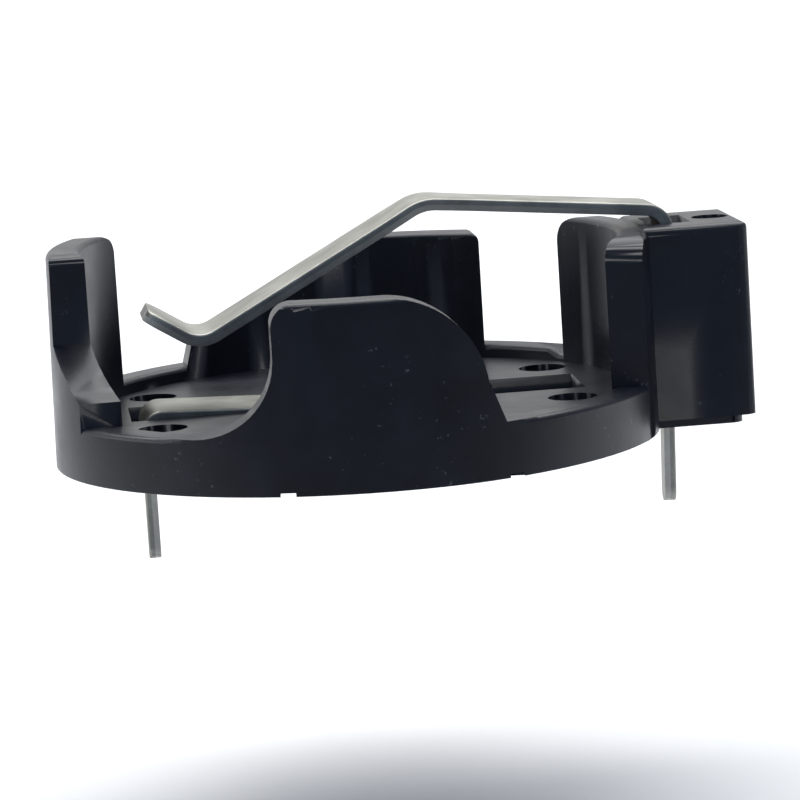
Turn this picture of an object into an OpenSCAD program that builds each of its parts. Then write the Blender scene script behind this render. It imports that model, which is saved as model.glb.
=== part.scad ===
// Coin cell holder for a circuit board.
// A round plastic dish takes the cell between four upright walls. A sprung strip
// reaches over the cell from a tower at +X and presses on it, and a second strip
// in a slot of the floor touches it from below. Each strip ends in a solder pin.
// The board is at z = 0, the dish's axis is the Z axis, and +X is the tower's side.

/* [Cell] */
// Diameter of the cell that the dish takes
cell_d = 20; // [16:0.5:24.5]
// Gap left all round the cell
cell_gap = 0.4; // [0.2:0.05:0.8]

/* [Dish] */
// Thickness of the dish's round wall
wall_t = 1.3; // [1:0.05:1.8]
// Height of the floor above the board
floor_h = 1.8; // [1.5:0.1:2.4]
// Height of the low lip above the floor
lip_rise = 0.3; // [0.1:0.05:0.6]
// Height of the raised lip at the back left, above the low lip
ledge_rise = 0.27; // [0.1:0.01:0.6]
// Rounding of the upper edges of lip and walls
edge_r = 0.3; // [0.15:0.05:0.45]
// Diameter of the four floor holes
hole_d = 1.9; // [1:0.1:2.4]
// Distance of each floor hole's edge from the dish's wall
hole_inset = 0.55; // [0.3:0.05:1.2]
// Angle of each floor hole off the X axis
hole_angle = 28; // [24:1:50]
// Depth of the relief notches under the front wall's sides
notch_depth = 0.15; // [0.05:0.05:0.4]
// Width of those notches
notch_w = 0.55; // [0.2:0.05:1]

/* [Front wall] */
// Height of the front wall
front_h = 7.05; // [5.5:0.05:9]
// Left side of the front wall
front_left = -3.95; // [-5:0.05:-2]
// Right side of the front wall
front_right = 3.85; // [2:0.05:5]
// Radius of its upper left corner
front_corner_r = 0.9; // [0.3:0.1:1.5]
// Radius of its sloping right shoulder
front_shoulder_r = 3.9; // [2:0.1:4.5]
// Radius of the flare at the foot of its left side
front_flare_r = 3; // [1:0.1:3.4]
// Width of the foot at its right side
front_foot_w = 0.55; // [0.2:0.05:1]
// Height of the foot at its right side
front_foot_h = 1.5; // [0.5:0.1:2]

/* [Back wall] */
// Height of the back wall
back_h = 7; // [5.5:0.1:9]
// Left side of the back wall, at its foot
back_left = -6.3; // [-7.5:0.05:-5]
// Right side of the back wall
back_right = 6.1; // [5:0.05:7]
// Lean of that side, from its foot to the ramp
back_lean = 0.35; // [0.1:0.05:0.8]
// Height at which the ramp begins
back_ramp_h = 3.4; // [2.8:0.1:4]
// Place along X where the ramp reaches the full height
back_ramp_x = 1.8; // [0:0.1:4]
// Radius of its upper right corner
back_corner_r = 0.4; // [0.2:0.05:1]

/* [Left wall] */
// Height of the wall opposite the tower
left_h = 8.35; // [7:0.05:10]
// Front end of the left wall
left_front = -1.5; // [-3:0.05:-0.5]
// Back end of the left wall
left_back = 5.3; // [3:0.05:6.5]
// Front end of the ramp below the left wall
left_ramp_front = -4.5; // [-6:0.05:-3.5]
// Height of the ramp's front end
left_ramp_low = 3; // [2.6:0.1:3.6]
// Height at which the ramp meets the wall's front end
left_ramp_high = 4.9; // [4:0.1:6]
// Radius of the wall's upper front corner
left_front_r = 0.4; // [0.3:0.1:1.2]
// Radius of the wall's upper back corner
left_back_r = 0.8; // [0.3:0.1:1.2]

/* [Tower] */
// Height of the wall in front of the tower
tower_wall_h = 7.75; // [6.5:0.05:9.5]
// Front end of that wall
tower_wall_front = -4.6; // [-6:0.05:-3.8]
// Back end of that wall
tower_wall_back = 5.35; // [3.8:0.05:6]
// Radius of that wall's upper corners
tower_wall_r = 1; // [0.3:0.1:1.3]
// Height of the tower
tower_h = 7.87; // [6.5:0.05:9.5]
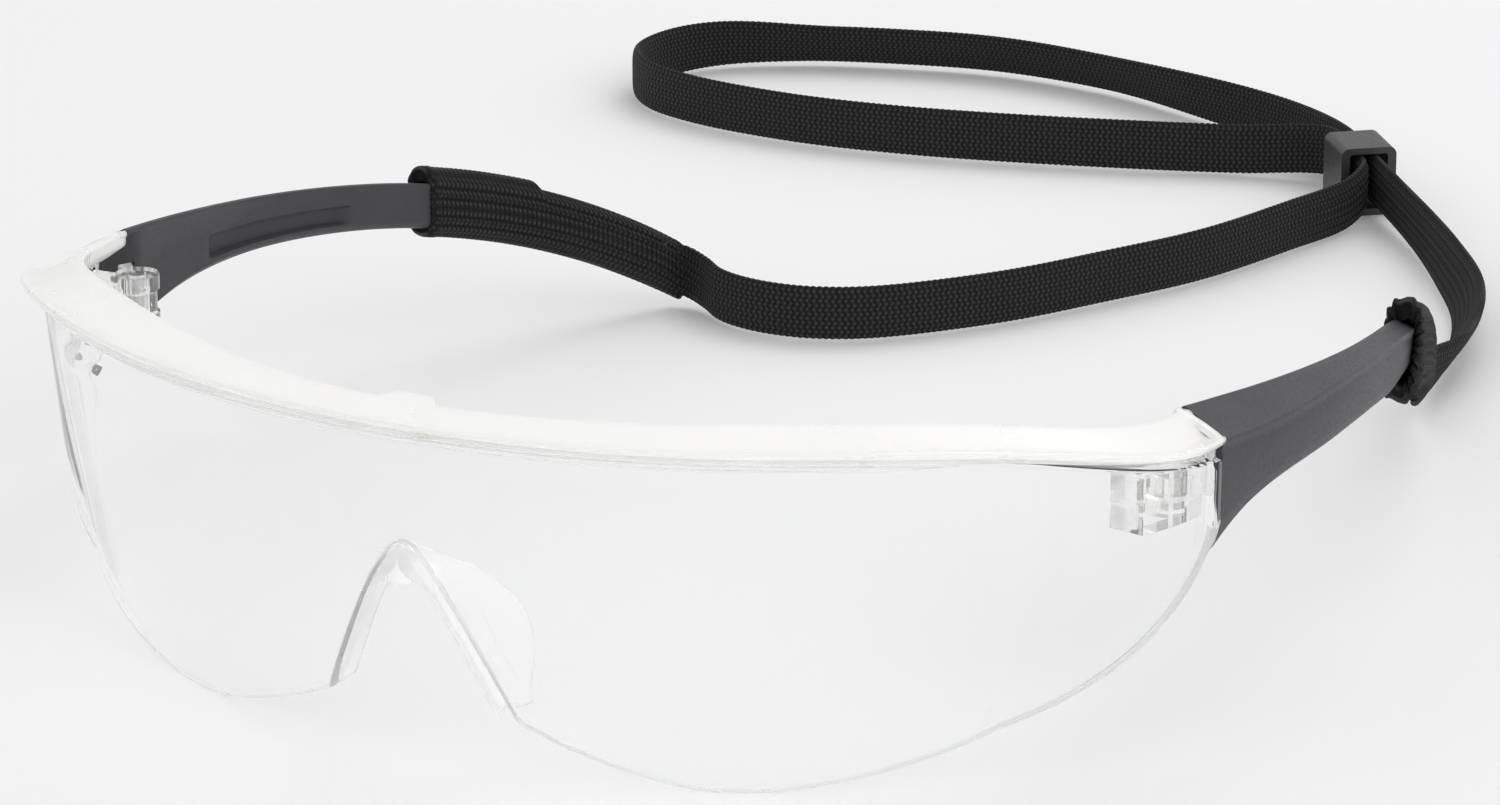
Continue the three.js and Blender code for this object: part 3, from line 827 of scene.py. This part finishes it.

Exercise directions:
Copy out every line of the data above, exactly as given.

Answer to the task:
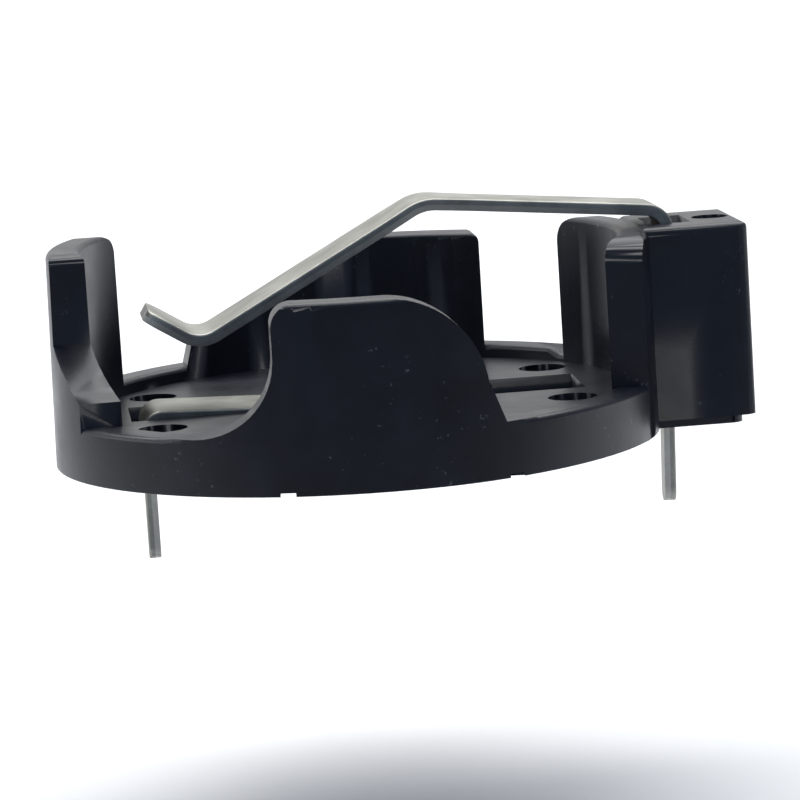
Turn this picture of an object into an OpenSCAD program that builds each of its parts. Then write the Blender scene script behind this render. It imports that model, which is saved as model.glb.
=== part.scad ===
// Coin cell holder for a circuit board.
// A round plastic dish takes the cell between four upright walls. A sprung strip
// reaches over the cell from a tower at +X and presses on it, and a second strip
// in a slot of the floor touches it from below. Each strip ends in a solder pin.
// The board is at z = 0, the dish's axis is the Z axis, and +X is the tower's side.

/* [Cell] */
// Diameter of the cell that the dish takes
cell_d = 20; // [16:0.5:24.5]
// Gap left all round the cell
cell_gap = 0.4; // [0.2:0.05:0.8]

/* [Dish] */
// Thickness of the dish's round wall
wall_t = 1.3; // [1:0.05:1.8]
// Height of the floor above the board
floor_h = 1.8; // [1.5:0.1:2.4]
// Height of the low lip above the floor
lip_rise = 0.3; // [0.1:0.05:0.6]
// Height of the raised lip at the back left, above the low lip
ledge_rise = 0.27; // [0.1:0.01:0.6]
// Rounding of the upper edges of lip and walls
edge_r = 0.3; // [0.15:0.05:0.45]
// Diameter of the four floor holes
hole_d = 1.9; // [1:0.1:2.4]
// Distance of each floor hole's edge from the dish's wall
hole_inset = 0.55; // [0.3:0.05:1.2]
// Angle of each floor hole off the X axis
hole_angle = 28; // [24:1:50]
// Depth of the relief notches under the front wall's sides
notch_depth = 0.15; // [0.05:0.05:0.4]
// Width of those notches
notch_w = 0.55; // [0.2:0.05:1]

/* [Front wall] */
// Height of the front wall
front_h = 7.05; // [5.5:0.05:9]
// Left side of the front wall
front_left = -3.95; // [-5:0.05:-2]
// Right side of the front wall
front_right = 3.85; // [2:0.05:5]
// Radius of its upper left corner
front_corner_r = 0.9; // [0.3:0.1:1.5]
// Radius of its sloping right shoulder
front_shoulder_r = 3.9; // [2:0.1:4.5]
// Radius of the flare at the foot of its left side
front_flare_r = 3; // [1:0.1:3.4]
// Width of the foot at its right side
front_foot_w = 0.55; // [0.2:0.05:1]
// Height of the foot at its right side
front_foot_h = 1.5; // [0.5:0.1:2]

/* [Back wall] */
// Height of the back wall
back_h = 7; // [5.5:0.1:9]
// Left side of the back wall, at its foot
back_left = -6.3; // [-7.5:0.05:-5]
// Right side of the back wall
back_right = 6.1; // [5:0.05:7]
// Lean of that side, from its foot to the ramp
back_lean = 0.35; // [0.1:0.05:0.8]
// Height at which the ramp begins
back_ramp_h = 3.4; // [2.8:0.1:4]
// Place along X where the ramp reaches the full height
back_ramp_x = 1.8; // [0:0.1:4]
// Radius of its upper right corner
back_corner_r = 0.4; // [0.2:0.05:1]

/* [Left wall] */
// Height of the wall opposite the tower
left_h = 8.35; // [7:0.05:10]
// Front end of the left wall
left_front = -1.5; // [-3:0.05:-0.5]
// Back end of the left wall
left_back = 5.3; // [3:0.05:6.5]
// Front end of the ramp below the left wall
left_ramp_front = -4.5; // [-6:0.05:-3.5]
// Height of the ramp's front end
left_ramp_low = 3; // [2.6:0.1:3.6]
// Height at which the ramp meets the wall's front end
left_ramp_high = 4.9; // [4:0.1:6]
// Radius of the wall's upper front corner
left_front_r = 0.4; // [0.3:0.1:1.2]
// Radius of the wall's upper back corner
left_back_r = 0.8; // [0.3:0.1:1.2]

/* [Tower] */
// Height of the wall in front of the tower
tower_wall_h = 7.75; // [6.5:0.05:9.5]
// Front end of that wall
tower_wall_front = -4.6; // [-6:0.05:-3.8]
// Back end of that wall
tower_wall_back = 5.35; // [3.8:0.05:6]
// Radius of that wall's upper corners
tower_wall_r = 1; // [0.3:0.1:1.3]
// Height of the tower
tower_h = 7.87; // [6.5:0.05:9.5]
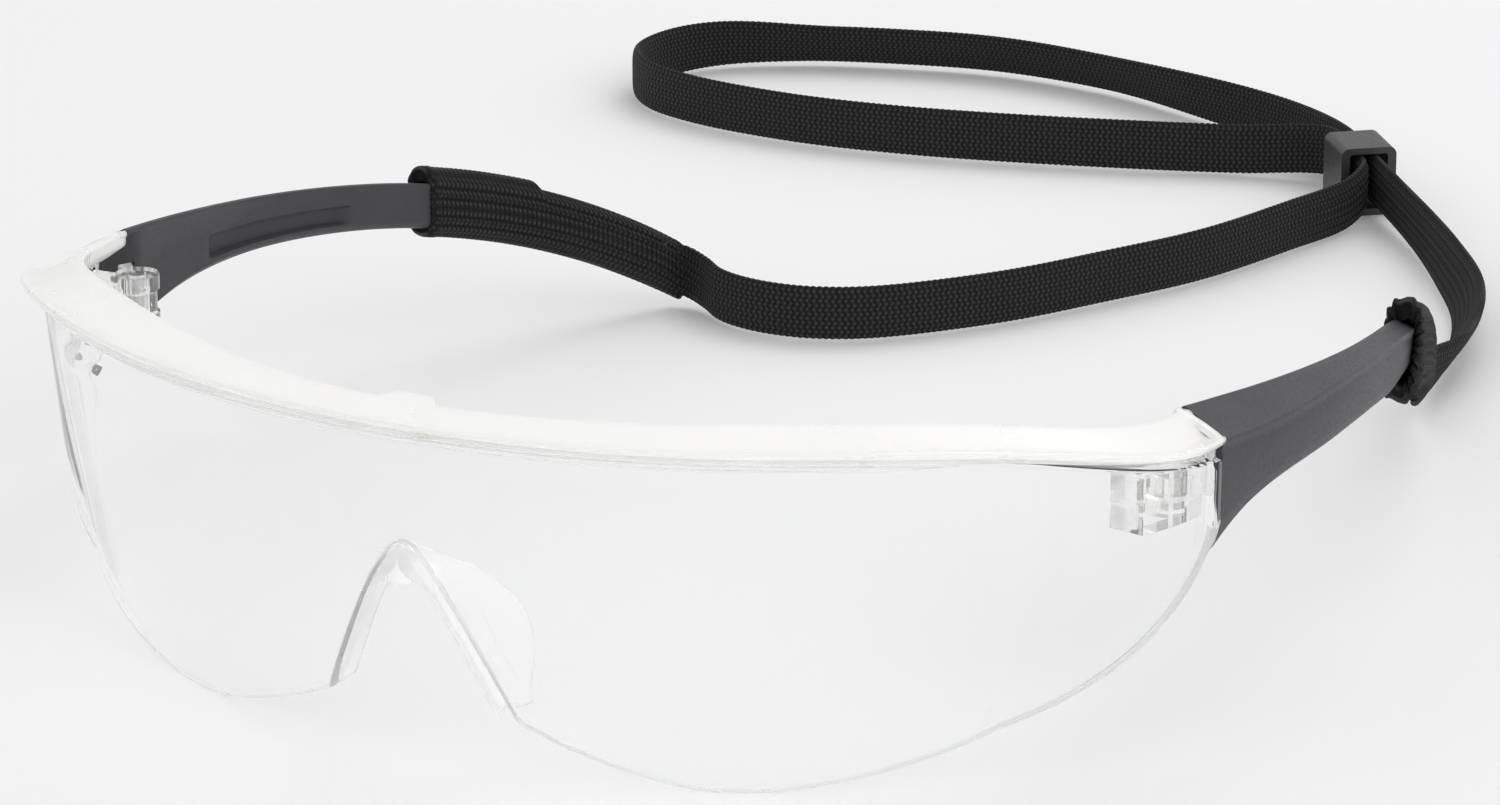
Continue the three.js and Blender code for this object: part 3, from line 827 of scene.py. This part finishes it.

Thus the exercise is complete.